Indeed, once people change their behavior - even in a small, seemingly insignificant way - corresponding changes take place in how they feel about themselves and their partner. In other words, changes in perception follow changes in behavior. If you and your partner feel mired in ongoing problems that never get better, check out the following advice:
1. Banish self-righteousness. You and your spouse may have a very different perception of what’s wrong with your marriage. Acknowledge and accept this fact instead of trying to be right or demanding that a spouse accept your version of the problem as the only truth.
2. Make a small change - any change. Instead of blaming your partner and waiting for him to change, take the ball and run with it. Do one thing differently - your partner will have to react to it, most likely in a responsive, supportive way.

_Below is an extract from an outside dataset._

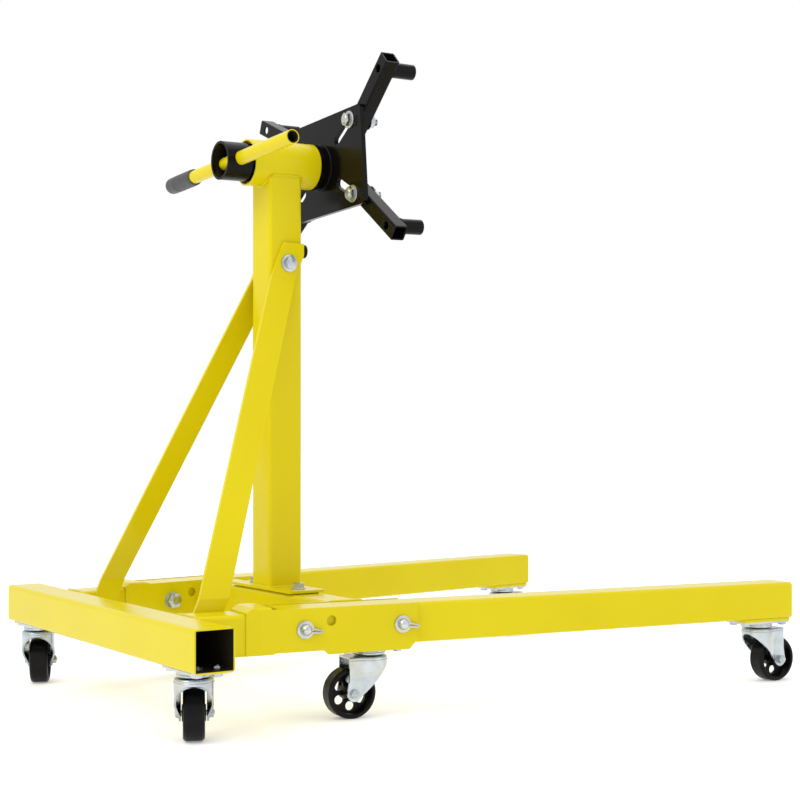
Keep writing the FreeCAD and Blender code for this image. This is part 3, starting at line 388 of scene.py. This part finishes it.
def inside_mask(nodes, links, vector, place, reach, round_bore):
    """1 inside a tube, from the place of its axis along X and the reach of its bore."""
    local = nodes.new("ShaderNodeMapping")
    local.vector_type = "POINT"
    back = place.inverted()
    local.inputs["Location"].default_value = back.translation
    local.inputs["Rotation"].default_value = back.to_euler()
    links.new(vector, local.inputs["Vector"])
    parts = nodes.new("ShaderNodeSeparateXYZ")
    links.new(local.outputs["Vector"], parts.inputs["Vector"])
    if round_bore:
        y = arithmetic(nodes, links, "POWER", parts.outputs["Y"], 2)
        z = arithmetic(nodes, links, "POWER", parts.outputs["Z"], 2)
        distance = arithmetic(nodes, links, "SQRT", arithmetic(nodes, links, "ADD", y, z))
    else:
        y = arithmetic(nodes, links, "ABSOLUTE", parts.outputs["Y"])
        z = arithmetic(nodes, links, "ABSOLUTE", parts.outputs["Z"])
        distance = arithmetic(nodes, links, "MAXIMUM", y, z)
    return arithmetic(nodes, links, "LESS_THAN", distance, reach)


def paint(name, light, dark, gloss, shine, tube=None):
    """Powder coat: two close shades, orange peel, dust-soft roughness and thin, worn edges."""
    material, nodes, links, shader = new_material(name)
    vector = rest_coordinates(nodes)
    clouds = noise_of(nodes, links, vector, 6.0, 4.0)
    specks = noise_of(nodes, links, vector, 240.0, 4.0, 0.7)
    peel = noise_of(nodes, links, vector, 620.0, 1.5)
    waves = noise_of(nodes, links, vector, 38.0, 2.0)
    colour = blend_colours(nodes, links, spread(nodes, links, clouds, 0.3, 0.7, 0.0, 1.0), light, dark)
    chips = spread(nodes, links, specks, 0.55, 0.72, 0.0, 1.0)
    worn = edge_mask(nodes, links, 0.0012, chips)
    bright = tuple(min(1.0, value * 1.15 + 0.05) for value in light)
    colour = blend_colours(nodes, links, arithmetic(nodes, links, "MULTIPLY", worn, 0.5), colour, bright)
    roughness = spread(nodes, links, specks, 0.3, 0.75, gloss, gloss + 0.06)
    if tube is not None:
        place, reach, round_bore = tube
        inner = inside_mask(nodes, links, vector, place, reach * MM, round_bore)
        # Inside a tube's bore the colour turns near-black: the bore is bare metal, and darkening it this far is
        # painted shade for the unlit inside.
        bare_and_painted_shade = blend_colours(nodes, links, clouds, (0.012, 0.010, 0.007), (0.035, 0.026, 0.012))
        colour = blend_colours(nodes, links, inner, colour, bare_and_painted_shade)
        roughness = arithmetic(nodes, links, "ADD", roughness,
                               arithmetic(nodes, links, "MULTIPLY", inner, 0.4))
    links.new(colour, shader.inputs["Base Color"])
    links.new(roughness, shader.inputs["Roughness"])
    shader.inputs["Specular IOR Level"].default_value = shine
    shader.inputs["Coat Weight"].default_value = 0.05
    shader.inputs["Coat Roughness"].default_value = 0.08
    soft = bump(nodes, links, waves, 0.0006, 0.10)
    links.new(bump(nodes, links, peel, 0.00006, 0.15, soft), shader.inputs["Normal"])
    return material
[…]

This is not to say that only you have to change, but you can effect change by initiating it.
3. Identify what’s different about the time when you are happy - and do more of that. Kylie made an offhand comment that, in the few days since she had called to make an appointment, things were a little bit better. When she thought about what exactly was better, she realized she’d been forcing herself to calm down and pick her battles with Tim. The realization that her marriage might end forced Kylie to recognize when she’s angry and bite her tongue or leave the room and calm down before speaking.
In fact, little by little, Kylie began to show Tim her tender side - by giving him a kiss in the morning before he left for the rink, remembering to speak in a calm, less volatile voice, and to ask his opinion before issuing orders. Tim was flabbergasted but responsive. As his confidence grew, he felt more comfortable sharing his ideas and feelings with Kylie instead of clamming up and letting her run the show. He’s also taken a more active role in parenting and helping around the house. And he has discovered how to set limits.